[3D code data]
+--

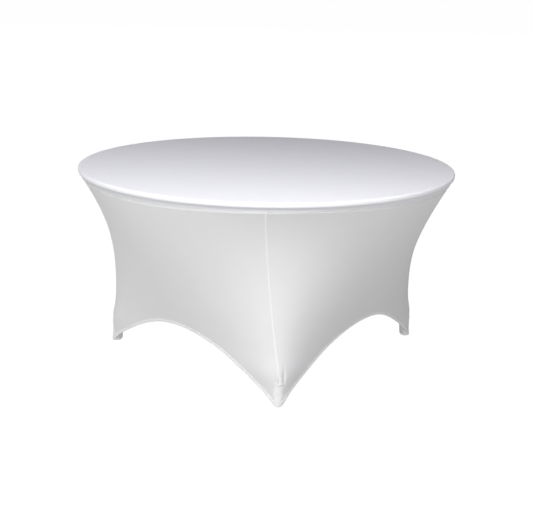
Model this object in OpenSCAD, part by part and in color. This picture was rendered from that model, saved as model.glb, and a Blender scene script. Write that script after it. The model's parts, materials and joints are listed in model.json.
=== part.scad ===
// Stretch-fit cover over a round folding banquet table.
// Millimetres, +Z up, origin on the floor under the centre of the top.
// Leg frame A stands on the +X side and leg frame B on the -X side.
// Each folds inwards about an axis along Y.

/* [Table] */
// Diameter of the table top over its edge band
top_d = 1500; // [1490:10:1520]
// Height of the wooden top's upper face above the floor
top_h = 770; // [770:5:785]
// Thickness of the wooden top
top_t = 19; // [18:0.5:20]
// Distance of each foot's centre from the middle of the table
foot_r = 630; // [610:5:640]
// Outside diameter of the leg tubes
tube_d = 25.4; // [22:0.2:26]
// Wall of the steel tubes
tube_wall = 1.5; // [1.2:0.1:2]
// Outward lean of the leg frames, in degrees
lean = 4.2; // [3:0.1:5]

/* [Stays] */
// Distance along the legs from the hinge to the crossbar
crossbar_drop = 250; // [230:5:270]
// Distance from the hinge to the catch, measured inwards under the top
catch_reach = 350; // [330:5:360]
// Distance of each stay from the table's middle line
stay_y = 40; // [30:1:60]

/* [Cover] */
// Thickness of the knitted cloth, modelled a little thick
cloth_t = 1; // [0.8:0.1:1.2]
// Height of the seam that joins the top panel to the skirt
seam_z = 746; // [743:1:747]
// Radius of that seam
seam_r = 743.5; // [742:0.5:745]
// Height of the arches over the two ends, beside the leg frames, at their middle
end_arch_h = 218; // [185:1:245]
// Height of the arches over the two sides
side_arch_h = 203; // [185:1:245]
// Height of the foot pockets
pocket_h = 92; // [75:1:105]
// Width of the folded hem
hem_w = 10; // [8:1:14]

/* [Skirt shape] */
// Radius of the skirt above a foot, before it flares to the rim
leg_base_r = 598; // [590:1:605]
// How much further out the skirt stands at the floor
leg_flare = 55; // [50:1:62]
// Sharpness of that widening towards the floor
flare_power = 1.8; // [1.2:0.1:2.4]
// Sharpness of the flare from a leg up to the rim
leg_power = 3.32; // [3:0.02:4]
// How far the skirt swells out just above each foot
foot_swell = 7; // [3:0.5:9]
// Radius of the skirt between two legs, before it flares to the rim
mid_base_r = 503; // [480:1:530]
// How much closer to the middle it would be at the floor
mid_tuck = 47; // [30:1:60]
// Sharpness of the flare between two legs
mid_power = 1.45; // [1.3:0.01:2.2]
// Sharpness of the arches where they come down to a foot
arch_power = 0.92; // [0.8:0.01:1.1]

/* [Hidden] */

fine = 96;
ring_fine = 180;

// Table top and its rounded edge
edge_r = top_t / 2;
edge_mid_z = top_h - edge_r;
board_r = top_d / 2 - edge_r - 1;
under_z = top_h - top_t;

// Leg frames. Frame B hangs lower, so that it folds flat under frame A.
foot_xy = foot_r / sqrt(2);
foot_end_z = 14;
hinge_a_z = top_h - 49;
hinge_b_z = hinge_a_z - 32;
leg_top_y = 400;
pivot_d = tube_d + 3.2;
pin_d = 12.7;
pivot_half = leg_top_y + 14;
pin_gap = 0.05;
plate_t = 3;
plate_y = pivot_half + 4;
plate_w = 34;
flange_w = 32;
crossbar_d = 19;
collar_d = 27;
collar_w = 4;
screw_d = 5;
screw_head_d = 10;
screw_head_h = 2.4;
screw_len = 12;

// Stays and catches
sleeve_w = 30;
sleeve_d = 28;
stay_d = 12;
tip_pin_d = 8;
tip_pin_w = 38;
tip_z = top_h - 30;
catch_w = 30;
catch_drop = 19;
cheek_y = 13;
slot_w = 10;
slot_dip = 24;

// Foot caps and pockets
cap_r = 16.5;
cap_round = 11.5;
cap_h = 32;
pocket_r = 18.8;
pocket_round = 12;
pocket_back_h = 46;
pocket_gap = 0.3;

// Cover
rest_gap = 0.3;
wrap_in_r = edge_r + rest_gap;
wrap_out_r = wrap_in_r + cloth_t;
seam_cord_r = 1.5;
skirt_top_z = seam_z - seam_cord_r - 0.1;
seam_tape_w = 6;
tape_t = 2;
skirt_t = cloth_t;
notch_w = pocket_r + 1.5;
rows = 14;
round_top = 6.5;
round_mid = 12;
round_foot = 1.6;
swell_z = 118;
swell_w = 51;

function hinge_x(z) = foot_xy - (z - foot_end_z) * tan(lean);
function leg_len(z) = (z - foot_end_z) / cos(lean);
function splay(z) = atan((foot_xy - leg_top_y) / leg_len(z));
function crossbar_xz(z) = [hinge_x(z) + crossbar_drop * sin(lean), z - crossbar_drop * cos(lean)];
function tip_xz(z) = [hinge_x(z) - catch_reach, tip_z];

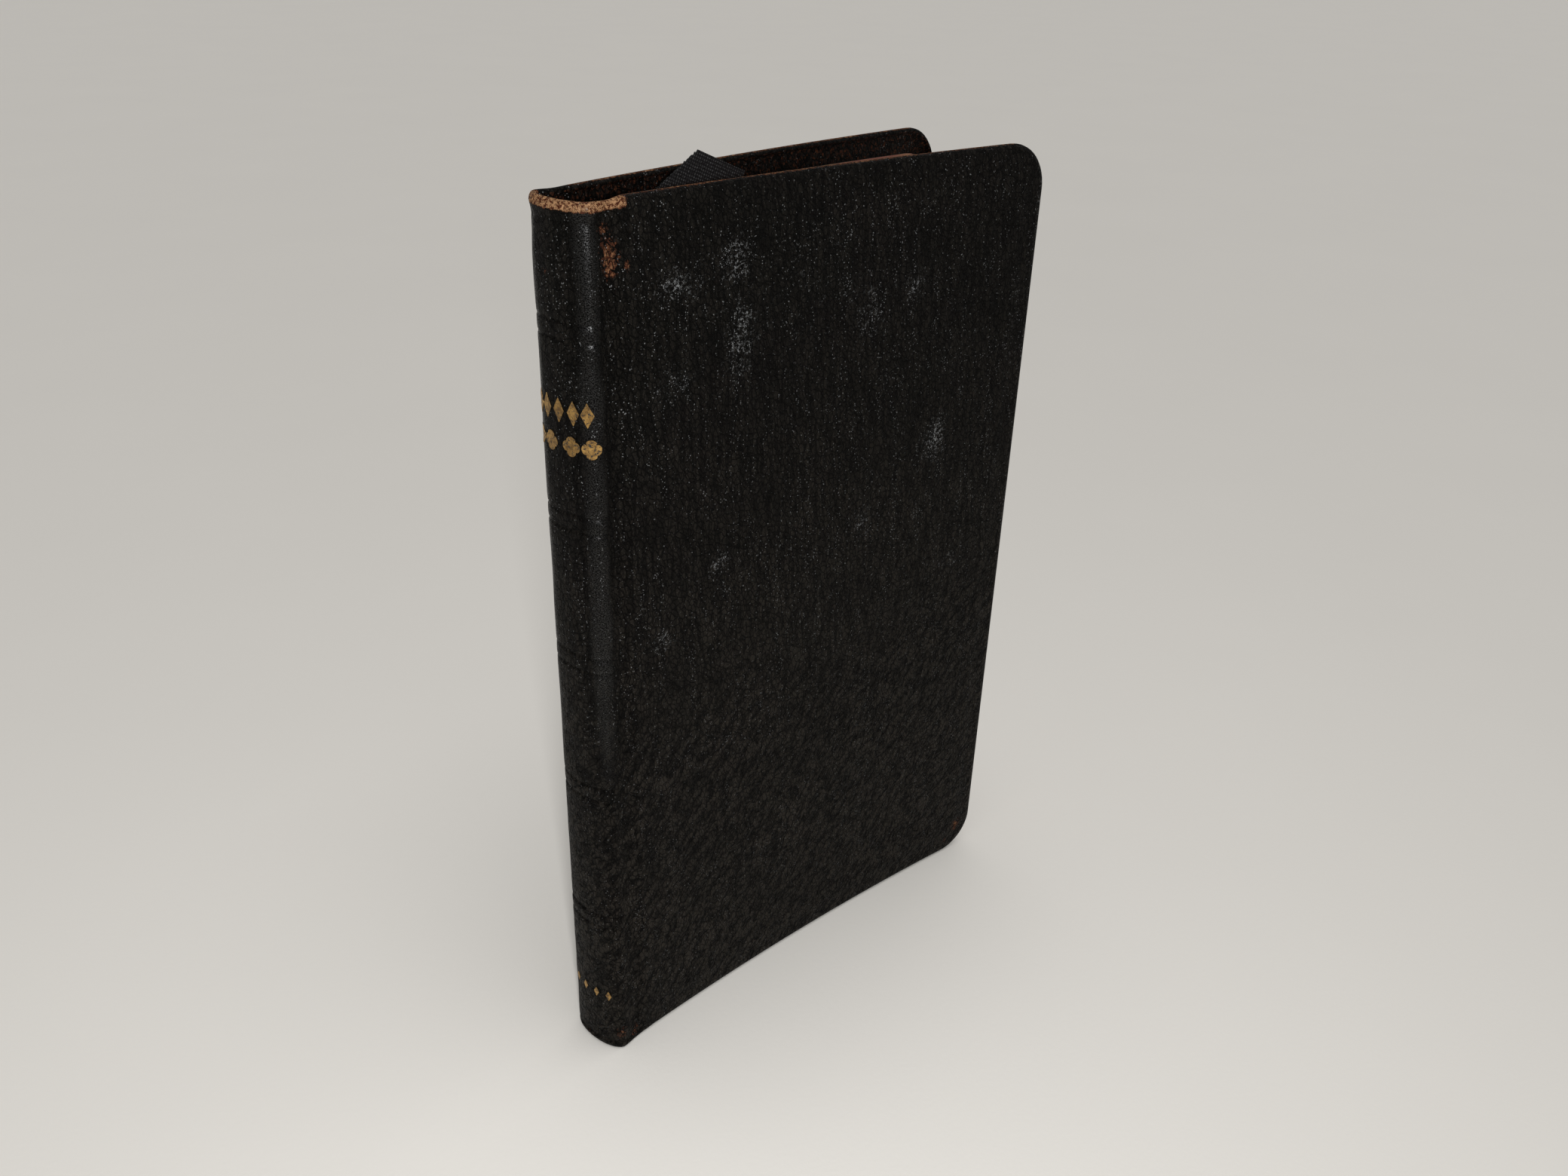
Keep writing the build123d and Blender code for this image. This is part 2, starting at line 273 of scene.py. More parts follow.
# ---------------------------------------------------------------- meshes
class Shape:
    """A mesh that is modelled flat in a bmesh, then wrapped on to the book and finished."""

    def __init__(self, numbers: Sequence[str] = (), vectors: Sequence[str] = ()) -> None:
        """Start with an empty bmesh that carries named numbers and vectors on its vertices."""
        self.bm = bmesh.new()
        for name in numbers:
            self.bm.verts.layers.float.new(name)
        for name in vectors:
            self.bm.verts.layers.float_vector.new(name)

    def numbers(self, name: str) -> Any:
        """The vertex layer of that name for single numbers."""
        return self.bm.verts.layers.float[name]

    def vectors(self, name: str) -> Any:
        """The vertex layer of that name for vectors."""
        return self.bm.verts.layers.float_vector[name]

    def lattice(self, across: Sequence[float], up: Sequence[float]) -> list[list[Any]]:
        """Add a flat grid whose lines lie at given stations.

        Args:
            across: Stations along X.
            up: Stations along Y.

        Returns:
            The new vertices, as rows of columns.
        """
        columns, rows = len(across) - 1, len(up) - 1
        made = bmesh.ops.create_grid(self.bm, x_segments=columns, y_segments=rows, size=1)["verts"]
        table = [[None] * len(across) for _ in up]
        for vert in made:
            column = round((vert.co.x + 1) / 2 * columns)
            row = round((vert.co.y + 1) / 2 * rows)
            vert.co = (across[column], up[row], 0)
            table[row][column] = vert
        return table

    def wrap(self, place: Callable[[Any], Vector]) -> None:
        """Move every vertex to where place puts it."""
        for vert in self.bm.verts:
            vert.co = place(vert)

    def finish(self, name: str, finish: "Finish", crease_degrees: float = 40.0) -> bpy.types.Object:
        """Merge, orient and scale the mesh, and make its object.

        Args:
            name: Name of the piece.
            finish: The finish that dresses it.
            crease_degrees: Edges that bend more than this stay sharp.

        Returns:
            The new object, at the origin.
        """
        bm = self.bm
        bmesh.ops.remove_doubles(bm, verts=bm.verts, dist=0.002)
        bmesh.ops.dissolve_degenerate(bm, edges=bm.edges, dist=0.001)
        bmesh.ops.recalc_face_normals(bm, faces=bm.faces)
        limit = math.radians(crease_degrees)
        for face in bm.faces:
            face.smooth = True
        for edge in bm.edges:
            edge.smooth = len(edge.link_faces) == 2 and edge.calc_face_angle(0.0) < limit
        bmesh.ops.scale(bm, vec=(MM, MM, MM), verts=bm.verts)
        mesh = bpy.data.meshes.new(name)
        bm.to_mesh(mesh)
        bm.free()
        mesh.materials.append(finish.material)
        piece = bpy.data.objects.new(name, mesh)
        bpy.context.scene.collection.objects.link(piece)
        LOG.info("%s: %d faces", name, len(mesh.polygons))
        return piece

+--

Using the entries above, please restate each one word for word.

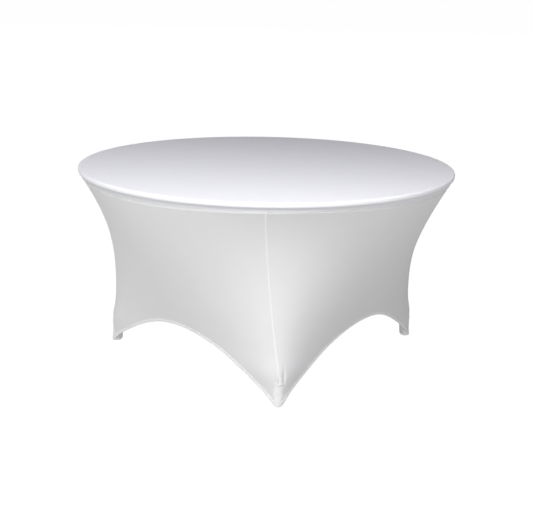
Model this object in OpenSCAD, part by part and in color. This picture was rendered from that model, saved as model.glb, and a Blender scene script. Write that script after it. The model's parts, materials and joints are listed in model.json.
=== part.scad ===
// Stretch-fit cover over a round folding banquet table.
// Millimetres, +Z up, origin on the floor under the centre of the top.
// Leg frame A stands on the +X side and leg frame B on the -X side.
// Each folds inwards about an axis along Y.

/* [Table] */
// Diameter of the table top over its edge band
top_d = 1500; // [1490:10:1520]
// Height of the wooden top's upper face above the floor
top_h = 770; // [770:5:785]
// Thickness of the wooden top
top_t = 19; // [18:0.5:20]
// Distance of each foot's centre from the middle of the table
foot_r = 630; // [610:5:640]
// Outside diameter of the leg tubes
tube_d = 25.4; // [22:0.2:26]
// Wall of the steel tubes
tube_wall = 1.5; // [1.2:0.1:2]
// Outward lean of the leg frames, in degrees
lean = 4.2; // [3:0.1:5]

/* [Stays] */
// Distance along the legs from the hinge to the crossbar
crossbar_drop = 250; // [230:5:270]
// Distance from the hinge to the catch, measured inwards under the top
catch_reach = 350; // [330:5:360]
// Distance of each stay from the table's middle line
stay_y = 40; // [30:1:60]

/* [Cover] */
// Thickness of the knitted cloth, modelled a little thick
cloth_t = 1; // [0.8:0.1:1.2]
// Height of the seam that joins the top panel to the skirt
seam_z = 746; // [743:1:747]
// Radius of that seam
seam_r = 743.5; // [742:0.5:745]
// Height of the arches over the two ends, beside the leg frames, at their middle
end_arch_h = 218; // [185:1:245]
// Height of the arches over the two sides
side_arch_h = 203; // [185:1:245]
// Height of the foot pockets
pocket_h = 92; // [75:1:105]
// Width of the folded hem
hem_w = 10; // [8:1:14]

/* [Skirt shape] */
// Radius of the skirt above a foot, before it flares to the rim
leg_base_r = 598; // [590:1:605]
// How much further out the skirt stands at the floor
leg_flare = 55; // [50:1:62]
// Sharpness of that widening towards the floor
flare_power = 1.8; // [1.2:0.1:2.4]
// Sharpness of the flare from a leg up to the rim
leg_power = 3.32; // [3:0.02:4]
// How far the skirt swells out just above each foot
foot_swell = 7; // [3:0.5:9]
// Radius of the skirt between two legs, before it flares to the rim
mid_base_r = 503; // [480:1:530]
// How much closer to the middle it would be at the floor
mid_tuck = 47; // [30:1:60]
// Sharpness of the flare between two legs
mid_power = 1.45; // [1.3:0.01:2.2]
// Sharpness of the arches where they come down to a foot
arch_power = 0.92; // [0.8:0.01:1.1]

/* [Hidden] */

fine = 96;
ring_fine = 180;

// Table top and its rounded edge
edge_r = top_t / 2;
edge_mid_z = top_h - edge_r;
board_r = top_d / 2 - edge_r - 1;
under_z = top_h - top_t;

// Leg frames. Frame B hangs lower, so that it folds flat under frame A.
foot_xy = foot_r / sqrt(2);
foot_end_z = 14;
hinge_a_z = top_h - 49;
hinge_b_z = hinge_a_z - 32;
leg_top_y = 400;
pivot_d = tube_d + 3.2;
pin_d = 12.7;
pivot_half = leg_top_y + 14;
pin_gap = 0.05;
plate_t = 3;
plate_y = pivot_half + 4;
plate_w = 34;
flange_w = 32;
crossbar_d = 19;
collar_d = 27;
collar_w = 4;
screw_d = 5;
screw_head_d = 10;
screw_head_h = 2.4;
screw_len = 12;

// Stays and catches
sleeve_w = 30;
sleeve_d = 28;
stay_d = 12;
tip_pin_d = 8;
tip_pin_w = 38;
tip_z = top_h - 30;
catch_w = 30;
catch_drop = 19;
cheek_y = 13;
slot_w = 10;
slot_dip = 24;

// Foot caps and pockets
cap_r = 16.5;
cap_round = 11.5;
cap_h = 32;
pocket_r = 18.8;
pocket_round = 12;
pocket_back_h = 46;
pocket_gap = 0.3;

// Cover
rest_gap = 0.3;
wrap_in_r = edge_r + rest_gap;
wrap_out_r = wrap_in_r + cloth_t;
seam_cord_r = 1.5;
skirt_top_z = seam_z - seam_cord_r - 0.1;
seam_tape_w = 6;
tape_t = 2;
skirt_t = cloth_t;
notch_w = pocket_r + 1.5;
rows = 14;
round_top = 6.5;
round_mid = 12;
round_foot = 1.6;
swell_z = 118;
swell_w = 51;

function hinge_x(z) = foot_xy - (z - foot_end_z) * tan(lean);
function leg_len(z) = (z - foot_end_z) / cos(lean);
function splay(z) = atan((foot_xy - leg_top_y) / leg_len(z));
function crossbar_xz(z) = [hinge_x(z) + crossbar_drop * sin(lean), z - crossbar_drop * cos(lean)];
function tip_xz(z) = [hinge_x(z) - catch_reach, tip_z];

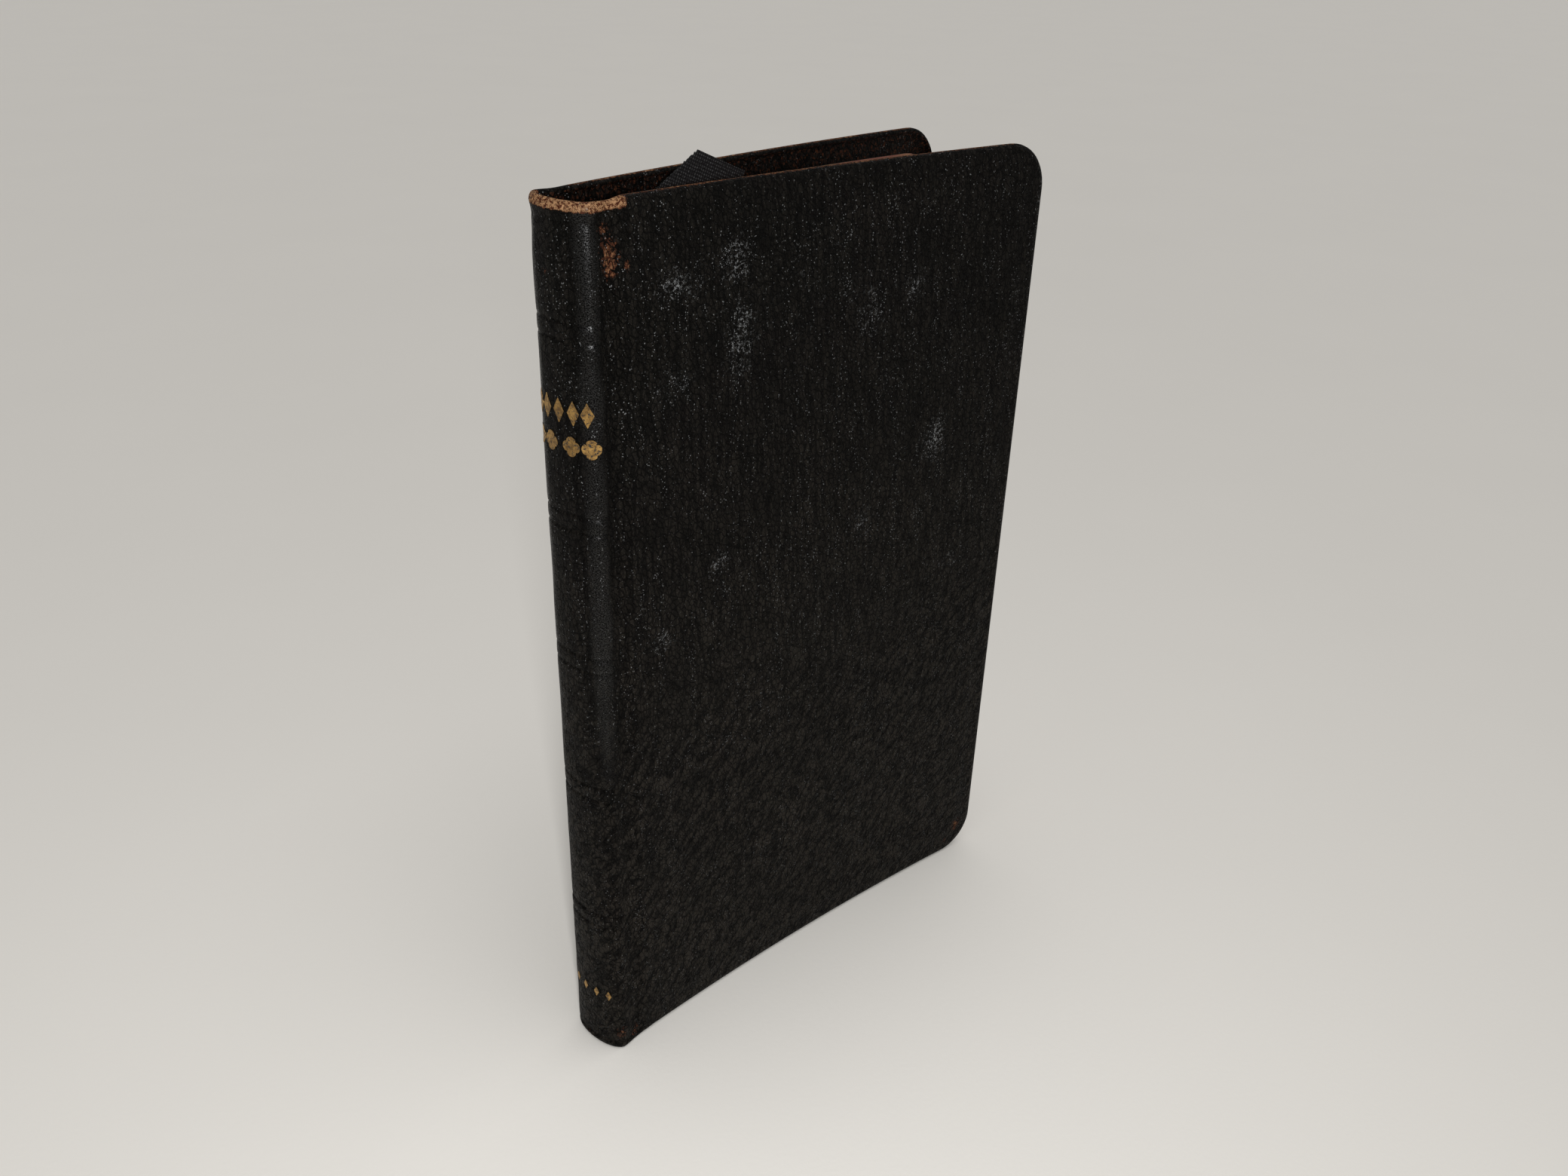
Keep writing the build123d and Blender code for this image. This is part 2, starting at line 273 of scene.py. More parts follow.
# ---------------------------------------------------------------- meshes
class Shape:
    """A mesh that is modelled flat in a bmesh, then wrapped on to the book and finished."""

    def __init__(self, numbers: Sequence[str] = (), vectors: Sequence[str] = ()) -> None:
        """Start with an empty bmesh that carries named numbers and vectors on its vertices."""
        self.bm = bmesh.new()
        for name in numbers:
            self.bm.verts.layers.float.new(name)
        for name in vectors:
            self.bm.verts.layers.float_vector.new(name)

    def numbers(self, name: str) -> Any:
        """The vertex layer of that name for single numbers."""
        return self.bm.verts.layers.float[name]

    def vectors(self, name: str) -> Any:
        """The vertex layer of that name for vectors."""
        return self.bm.verts.layers.float_vector[name]

    def lattice(self, across: Sequence[float], up: Sequence[float]) -> list[list[Any]]:
        """Add a flat grid whose lines lie at given stations.

        Args:
            across: Stations along X.
            up: Stations along Y.

        Returns:
            The new vertices, as rows of columns.
        """
        columns, rows = len(across) - 1, len(up) - 1
        made = bmesh.ops.create_grid(self.bm, x_segments=columns, y_segments=rows, size=1)["verts"]
        table = [[None] * len(across) for _ in up]
        for vert in made:
            column = round((vert.co.x + 1) / 2 * columns)
            row = round((vert.co.y + 1) / 2 * rows)
            vert.co = (across[column], up[row], 0)
            table[row][column] = vert
        return table

    def wrap(self, place: Callable[[Any], Vector]) -> None:
        """Move every vertex to where place puts it."""
        for vert in self.bm.verts:
            vert.co = place(vert)

    def finish(self, name: str, finish: "Finish", crease_degrees: float = 40.0) -> bpy.types.Object:
        """Merge, orient and scale the mesh, and make its object.

        Args:
            name: Name of the piece.
            finish: The finish that dresses it.
            crease_degrees: Edges that bend more than this stay sharp.

        Returns:
            The new object, at the origin.
        """
        bm = self.bm
        bmesh.ops.remove_doubles(bm, verts=bm.verts, dist=0.002)
        bmesh.ops.dissolve_degenerate(bm, edges=bm.edges, dist=0.001)
        bmesh.ops.recalc_face_normals(bm, faces=bm.faces)
        limit = math.radians(crease_degrees)
        for face in bm.faces:
            face.smooth = True
        for edge in bm.edges:
            edge.smooth = len(edge.link_faces) == 2 and edge.calc_face_angle(0.0) < limit
        bmesh.ops.scale(bm, vec=(MM, MM, MM), verts=bm.verts)
        mesh = bpy.data.meshes.new(name)
        bm.to_mesh(mesh)
        bm.free()
        mesh.materials.append(finish.material)
        piece = bpy.data.objects.new(name, mesh)
        bpy.context.scene.collection.objects.link(piece)
        LOG.info("%s: %d faces", name, len(mesh.polygons))
        return piece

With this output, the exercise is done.